Galton was driven to his second problem by Bertillon's system for the identification of criminals. Bertillon claimed, as I remember Dr Garson did at a much later date, that the measurements chosen were practically independent. Galton needed a criterion to show whether such measurements as head length, foot length, stature, etc. were or were not associated. He saw that the problem closely resembled that of heredity, but he was troubled by the fact that the slope of his regression line depended on the units in which its two component variables were measured. It was not till more than 13 years* after his first attack on the subject that Galton realised, namely in 1889 during a walk in Naworth Park, that the two problems were identical, provided each character were measured in its own variability as unit (see our Vol. ii, p. 393). With that provision the slope of the regression line becomes what we now term the coefficient of correlation. It is needful to realise this history of Galton's progress : namely that he reached regression and even the constancy of the array variabilities 12 to 14 years before he formulated his coefficient of correlation, in order to understand fully the sequence of his memoirs on this topic.

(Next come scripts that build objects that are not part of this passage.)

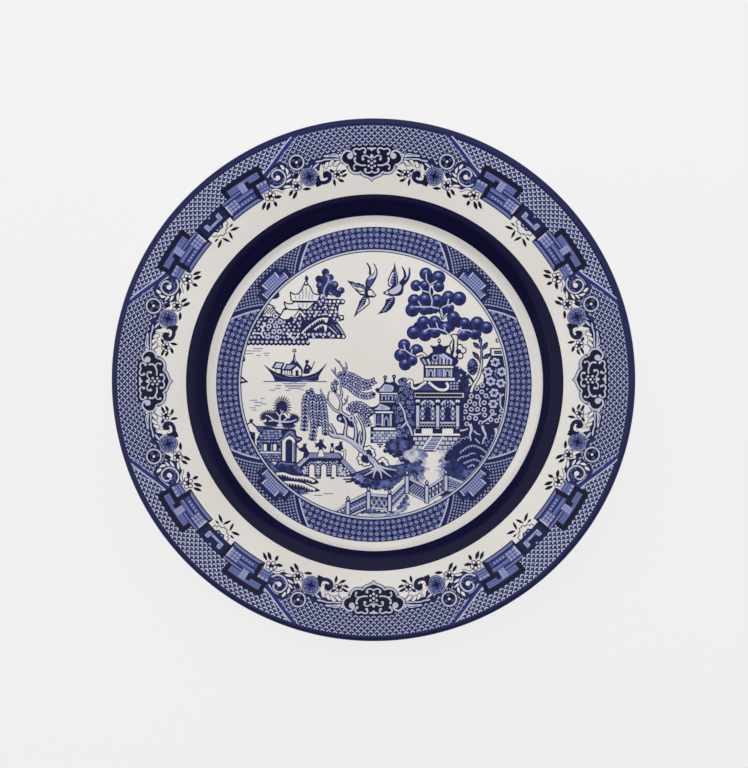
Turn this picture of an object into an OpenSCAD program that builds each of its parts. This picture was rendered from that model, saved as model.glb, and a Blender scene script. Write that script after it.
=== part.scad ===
// Transfer-printed earthenware dinner plate.
// The plate stands on its foot ring at z = 0, with its axis along +Z and its face up.
// The fired body carries thin printed films and cobalt lines, and a clear glaze covers them all.

/* [Plate] */
// Diameter of the plate over its glazed edge
plate_d = 260; // [250:1:280]
// Height from the table to the top of the glazed edge
plate_h = 23; // [20:0.5:28]
// Thickness of the fired clay under the well
floor_t = 4.6; // [4:0.1:5.5]
// Thickness of the fired clay in the rim
rim_t = 3.9; // [3.4:0.1:4.4]

/* [Well and verge] */
// Diameter at the corner where the flat well would meet the verge
well_d = 164; // [158:1:166]
// Diameter at the corner where the verge would meet the rim
shoulder_d = 178.4; // [174:0.2:184]
// Height of that upper corner over the table
shoulder_h = 15.4; // [14:0.1:17]
// Radius of the hollow curve between the well and the verge
well_round = 9; // [5:0.5:10]
// Radius of the rounded shoulder between the verge and the rim
shoulder_round = 5; // [2:0.5:6]
// Thickness of the fired clay in the verge
verge_t = 4.4; // [4:0.1:5]

/* [Foot ring] */
// Diameter of the middle of the foot ring's resting face
foot_d = 150; // [140:1:152]
// Width of the foot ring's flat resting face
foot_face_w = 2.4; // [1.8:0.1:3]
// Depth of the recess inside the foot ring
foot_recess = 2.8; // [2:0.1:3.5]
// Height over the table at which the glaze stops on both sides of the foot ring
dry_foot_h = 1; // [0.5:0.1:1.5]

/* [Decoration] */
// Thickness of the glaze over the bare clay
glaze_t = 0.3; // [0.2:0.05:0.4]
// Thickness of a printed film or cobalt line under the glaze
print_t = 0.1; // [0.05:0.05:0.15]
// Width of the line round the edge, seen from above
edge_line_w = 2.1; // [1:0.1:4]
// Inner diameter of the printed rim border
rim_print_d = 196.6; // [192:0.1:210]
// Inner diameter of the solid band over the verge
band_inner_d = 167.2; // [160:0.1:172]
// Outer diameter of the solid band over the verge
band_outer_d = 187.4; // [180:0.1:191]
// Outer diameter of the printed border in the well
well_print_d = 156.8; // [150:0.1:158]
// Outer diameter of the printed scene inside that border
scene_d = 132; // [120:0.1:140]

/* [Hidden] */
$fn = 180;
arc_steps = 10;
rim_sections = 4;
clay_colour = [0.90, 0.88, 0.84];
glaze_colour = [0.88, 0.86, 0.84, 0.35];
cobalt_solid = [0.06, 0.06, 0.18];
cobalt_print = [0.30, 0.36, 0.60];

// The bare clay's own measures, one glaze thickness inside the finished plate
edge_r = plate_d / 2 - glaze_t;
shoulder_r = shoulder_d / 2;
well_r = well_d / 2;
foot_r = foot_d / 2;
well_h = foot_recess + floor_t;
foot_flare = 1.6;
foot_round = 0.7;
foot_top_round = 0.25;
foot_top_drop = 0.15;
recess_round = 2;
heel_round = 2.2;
heel_h = foot_recess - 0.2;
lip_round = 1.6;
back_round = 12;

// Rounding the edge takes a little off its height, so the corner starts that much higher.
rough_slope = atan2(plate_h - shoulder_h, edge_r - shoulder_r);
top_h = plate_h - glaze_t + lip_round * (tan(rough_slope) + 1 / cos(rough_slope) - 1);
rim_slope = atan2(top_h - shoulder_h, edge_r - shoulder_r);
verge_slope = atan2(shoulder_h - well_h, shoulder_r - well_r);

// The backs of the rim and of the verge run parallel to the face, one wall thickness below it.
rim_drop = rim_t / cos(rim_slope);
verge_drop = verge_t / cos(verge_slope);
back_run = (verge_drop - rim_drop) / (tan(verge_slope) - tan(rim_slope));
back_corner = [shoulder_r + back_run, shoulder_h - rim_drop + back_run * tan(rim_slope)];
heel_r = shoulder_r - (shoulder_h - verge_drop - heel_h) / tan(verge_slope);

// The outline of the bare clay, as corners [radius, height, rounding]
face_corners = [
    [0, well_h, 0],
    [well_r, well_h, well_round],
    [shoulder_r, shoulder_h, shoulder_round],
    [edge_r, top_h, lip_round]
];
back_corners = [
    [edge_r, top_h - rim_drop, lip_round],
    [back_corner[0], back_corner[1], back_round],
    [heel_r, heel_h, heel_round],
    [foot_r + foot_face_w / 2 + foot_flare, heel_h - foot_top_drop, foot_top_round],
    [foot_r + foot_face_w / 2, 0, foot_round]
];
recess_corners = [
    [foot_r - foot_face_w / 2, 0, foot_round],
    [foot_r - foot_face_w / 2 - foot_flare, foot_recess, recess_round],
    [0, foot_recess, 0]
];
body_corners = concat(face_corners, back_corners, recess_corners);

function unit(v) = v / norm(v);
function flat(corner) = [corner[0], corner[1]];
function reversed(path) = [for (i = [len(path) - 1:-1:0]) path[i]];
function left_of(a, b) = let (d = unit(b - a)) [-d[1], d[0]];

// The arc that rounds corner b, between corners a and c
function corner_arc(a, b, c, r) =
    let (
        back = unit(a - b),
        on = unit(c - b),
        half = acos(back * on) / 2,
        centre = b + unit(back + on) * r / sin(half),
        first = b + back * r / tan(half) - centre,
        last = b + on * r / tan(half) - centre,
        start = atan2(first[1], first[0]),
        turn = atan2(first[0] * last[1] - first[1] * last[0], first * last)
    )
    [
        for (i = [0:arc_steps])
            let (angle = start + turn * i / arc_steps)
            centre + r * [cos(angle), sin(angle)]
    ];

// The body's outline from one corner to another, with their roundings
function outline(from, to) = [
    for (i = [from:to])
        let (corner = body_corners[i])
        each corner[2] == 0
            ? [flat(corner)]
            : corner_arc(flat(body_corners[i - 1]), flat(corner), flat(body_corners[i + 1]), corner[2])
];

// The path moved by t to the left of its direction of travel
function shifted(path, t) = [
    for (i = [0:len(path) - 1])
        let (
            before = left_of(path[max(i - 1, 0)], path[max(i, 1)]),
            after = left_of(path[min(i, len(path) - 2)], path[min(i + 1, len(path) - 1)]),
            middle = unit(before + after)
        )
        path[i] + middle * t / (middle * after)
];

face_end = len(face_corners) - 1;
back_end = face_end + len(back_corners);
recess_end = back_end + len(recess_corners);
face_path = outline(0, face_end);
outside_path = outline(0, back_end);
recess_path = outline(back_end + 1, recess_end);

// A coat of thickness t lying on a path
module coat(path, t) {
    polygon(concat(path, reversed(shifted(path, t))));
}

// The half-plane outside radius r_in and inside radius r_out
module ring_zone(r_in, r_out) {
    translate([r_in, -plate_h]) square([r_out - r_in, 3 * plate_h]);
}

// The half-plane above the line where the glaze stops on the foot ring
module over_dry_foot() {
    translate([0, dry_foot_h]) square([plate_d, 2 * plate_h]);
}

module print_section(r_in, r_out) {
    intersection() {
        coat(face_path, print_t);
        ring_zone(r_in, r_out);
    }
}

module printed_film(r_in, r_out, from = 0, sweep = 360) {
    rotate([0, 0, from]) rotate_extrude(angle = sweep) print_section(r_in, r_out);
}

module rim_print(middle) {
    sweep = 360 / rim_sections;
    color(cobalt_print)
        printed_film(rim_print_d / 2, edge_r - edge_line_w, middle - sweep / 2, sweep);
}

module plate_body() {
    color(clay_colour) rotate_extrude() polygon(outline(0, recess_end));
}

// One clear coat over the face, round the edge and down the back to the foot ring.
// It leaves room under itself for the films and lines.
module outer_glaze() {
    color(glaze_colour) rotate_extrude() difference() {
        intersection() {
            coat(outside_path, glaze_t);
            over_dry_foot();
        }
        print_section(0, well_print_d / 2);
        print_section(band_inner_d / 2, band_outer_d / 2);
        print_section(rim_print_d / 2, plate_d);
    }
}

module underside_glaze() {
    color(glaze_colour) rotate_extrude() intersection() {
        coat(recess_path, glaze_t);
        over_dry_foot();
    }
}

module edge_line() {
    color(cobalt_solid) printed_film(edge_r - edge_line_w, plate_d);
}

module verge_band() {
    color(cobalt_solid) printed_film(band_inner_d / 2, band_outer_d / 2);
}

module well_border_print() {
    color(cobalt_print) printed_film(scene_d / 2, well_print_d / 2);
}

module scene_print() {
    color(cobalt_print) printed_film(0, scene_d / 2);
}

plate_body();
outer_glaze();
underside_glaze();
edge_line();
verge_band();
well_border_print();
scene_print();
rim_print(0);  // rim_print_east
rim_print(90);  // rim_print_north
rim_print(180);  // rim_print_west
rim_print(270);  // rim_print_south
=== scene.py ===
import math

import bpy
import numpy as np
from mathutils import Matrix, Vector
from mathutils.geometry import delaunay_2d_cdt


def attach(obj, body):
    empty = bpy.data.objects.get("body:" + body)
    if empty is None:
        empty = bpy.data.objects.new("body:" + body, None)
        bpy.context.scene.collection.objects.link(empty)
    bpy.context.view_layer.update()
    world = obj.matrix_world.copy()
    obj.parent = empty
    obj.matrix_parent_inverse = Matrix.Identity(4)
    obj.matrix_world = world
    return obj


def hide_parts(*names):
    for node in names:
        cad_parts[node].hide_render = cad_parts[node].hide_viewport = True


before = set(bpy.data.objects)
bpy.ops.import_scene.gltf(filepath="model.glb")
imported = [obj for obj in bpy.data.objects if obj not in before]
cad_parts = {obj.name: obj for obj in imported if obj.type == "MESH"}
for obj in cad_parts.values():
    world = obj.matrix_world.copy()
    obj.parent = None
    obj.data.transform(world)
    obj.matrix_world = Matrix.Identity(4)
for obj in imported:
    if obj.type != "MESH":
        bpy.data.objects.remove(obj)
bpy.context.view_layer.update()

# ---------------------------------------------------------------- sizes, in millimetres
MM = 0.001
PLATE_R, PLATE_H = 130.0, 23.0
WELL_R, WELL_H, WELL_ROUND = 82.0, 7.4, 9.0
SHOULDER_R, SHOULDER_H, SHOULDER_ROUND = 89.2, 15.4, 5.0
RIM_T, VERGE_T = 3.9, 4.4
LIP_ROUND, BACK_ROUND, HEEL_ROUND = 1.6, 12.0, 2.2
FOOT_R, FOOT_FACE_W, FOOT_FLARE, FOOT_RECESS = 75.0, 2.4, 1.6, 2.8
DRY_FOOT_H = 1.0
CLAY_R, CLAY_H = PLATE_R - 0.3, PLATE_H - 0.3
GLAZE_T = 0.25        # the drawn glaze, a little thinner than the CAD's so that the ink fits in
LIFT = 0.03           # how far the ink stands off the glaze it is drawn on
EDGE_LIFT = 0.045     # the edge line is laid last, over the ends of the rim's print
SEGMENTS = 360
ARC_STEPS = 14
EDGE_STEP = 1.6       # the longest straight side in the ink's mesh
LOOSE_SPACING = 3.0   # between the points inside the ink's mesh
MERGE_DISTANCE = 1e-4

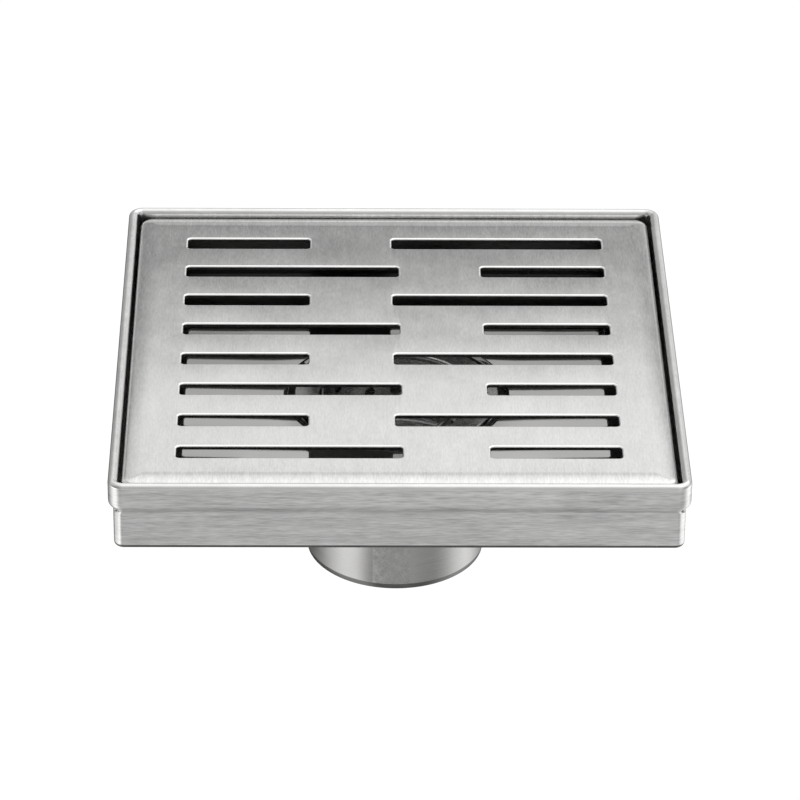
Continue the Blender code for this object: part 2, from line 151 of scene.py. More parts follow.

One further fact it is necessary to bear in mind in order to measure his achievements. He started like Quetelet from the normal curve as describing the deviations of a population or of any selected population, e.g. that of an array of offspring from a parent of given character. He did not start with a general definition of correlation and see whither that would lead him. His justification was that he was dealing with anthropometric characters or measurements on living forms whose deviations from type approximately followed this special law of distribution. Thus he naturally reached a straight regression line, and the constant variability for all arrays of one character for a given value of a second'. It was, perhaps, best for the progress of the correlational calculus that this simple special case should be promulgated first; it is so easily grasped by the beginner. But it has had the disadvantage that certain branches of science, as psychology for example, have rarely got further, and, without taking the trouble to apply tests, adopt linear

* In his Natural Inheritance, 1889, p. 79, Galton says his sweet-pea data were collected more than 10 years previously. His lecture at the Royal Institution, Feb. 1877, shows that he was then already in possession of sweet-pea data, and the first measurements seem to have been made in 1875.

t What we now term "homoscedasticity."